* _The task_: Print the whole listing exactly.

* _Information supplied_:
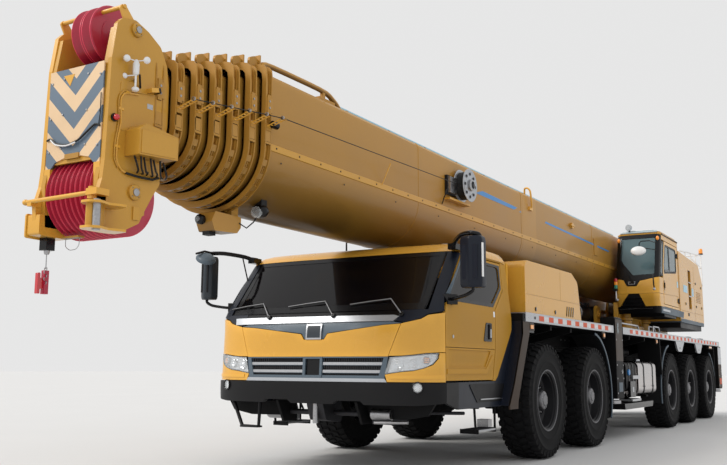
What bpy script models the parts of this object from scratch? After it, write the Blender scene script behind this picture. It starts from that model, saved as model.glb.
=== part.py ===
"""All-terrain mobile crane: five-axle carrier, slewing superstructure and telescopic boom.

Frame: +Z up, floor at z = 0, the crane drives towards -Y, +X is its left side.
Stations along the crane are measured from the front axle and grow rearwards; Y() turns a
station into a coordinate. Lengths are in metres.
"""

import bpy
import bmesh
from math import cos, pi, radians, sin, sqrt
from mathutils import Matrix, Vector

for old in list(bpy.data.objects):
    bpy.data.objects.remove(old, do_unlink=True)

# ---------------------------------------------------------------- driving dimensions
FRONT_AXLE_Y = -3.0            # the front axle, so that the crane's middle is at y = 0
AXLES = (0.0, 1.93, 6.80, 8.57, 10.57)
TYRE_R = 0.685
TYRE_HALF_W = 0.20
WHEEL_X = 1.30                 # tyre centre plane
KINGPIN_X = 1.00
HALF_WIDTH = 1.50
DECK_Z0, DECK_Z1 = 1.6003, 1.70
FRAME_HALF = 0.42
CAB_HALF = 1.38
GAP = 0.0003                   # between pieces that rest on each other
PLAY = 0.006                   # between pieces that move past each other

OUTRIGGER_FRONT = 3.05         # middle of the front outrigger box
OUTRIGGER_REAR = 11.77
LANE = 0.15                    # a beam's lane, from the middle of its box
BEAM_Z0, BEAM_Z1 = 0.856, 1.284
JACK_X = 1.395

SLEW_S = 7.30                  # slewing axis
LUFF_S, LUFF_Z = 9.30, 3.05    # boom foot pin
CYL_S, CYL_Z = 6.50, 2.10      # luffing cylinder's lower pin
EYE_S, EYE_Z = 2.00, 2.10      # luffing cylinder's rod eye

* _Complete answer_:
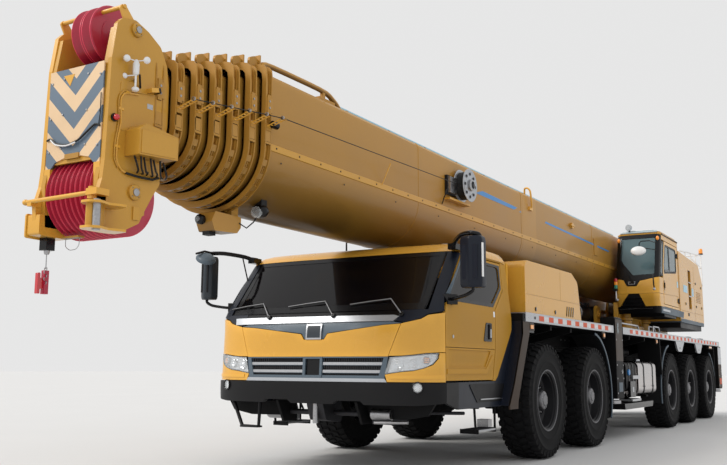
What bpy script models the parts of this object from scratch? After it, write the Blender scene script behind this picture. It starts from that model, saved as model.glb.
=== part.py ===
"""All-terrain mobile crane: five-axle carrier, slewing superstructure and telescopic boom.

Frame: +Z up, floor at z = 0, the crane drives towards -Y, +X is its left side.
Stations along the crane are measured from the front axle and grow rearwards; Y() turns a
station into a coordinate. Lengths are in metres.
"""

import bpy
import bmesh
from math import cos, pi, radians, sin, sqrt
from mathutils import Matrix, Vector

for old in list(bpy.data.objects):
    bpy.data.objects.remove(old, do_unlink=True)

# ---------------------------------------------------------------- driving dimensions
FRONT_AXLE_Y = -3.0            # the front axle, so that the crane's middle is at y = 0
AXLES = (0.0, 1.93, 6.80, 8.57, 10.57)
TYRE_R = 0.685
TYRE_HALF_W = 0.20
WHEEL_X = 1.30                 # tyre centre plane
KINGPIN_X = 1.00
HALF_WIDTH = 1.50
DECK_Z0, DECK_Z1 = 1.6003, 1.70
FRAME_HALF = 0.42
CAB_HALF = 1.38
GAP = 0.0003                   # between pieces that rest on each other
PLAY = 0.006                   # between pieces that move past each other

OUTRIGGER_FRONT = 3.05         # middle of the front outrigger box
OUTRIGGER_REAR = 11.77
LANE = 0.15                    # a beam's lane, from the middle of its box
BEAM_Z0, BEAM_Z1 = 0.856, 1.284
JACK_X = 1.395

SLEW_S = 7.30                  # slewing axis
LUFF_S, LUFF_Z = 9.30, 3.05    # boom foot pin
CYL_S, CYL_Z = 6.50, 2.10      # luffing cylinder's lower pin
EYE_S, EYE_Z = 2.00, 2.10      # luffing cylinder's rod eye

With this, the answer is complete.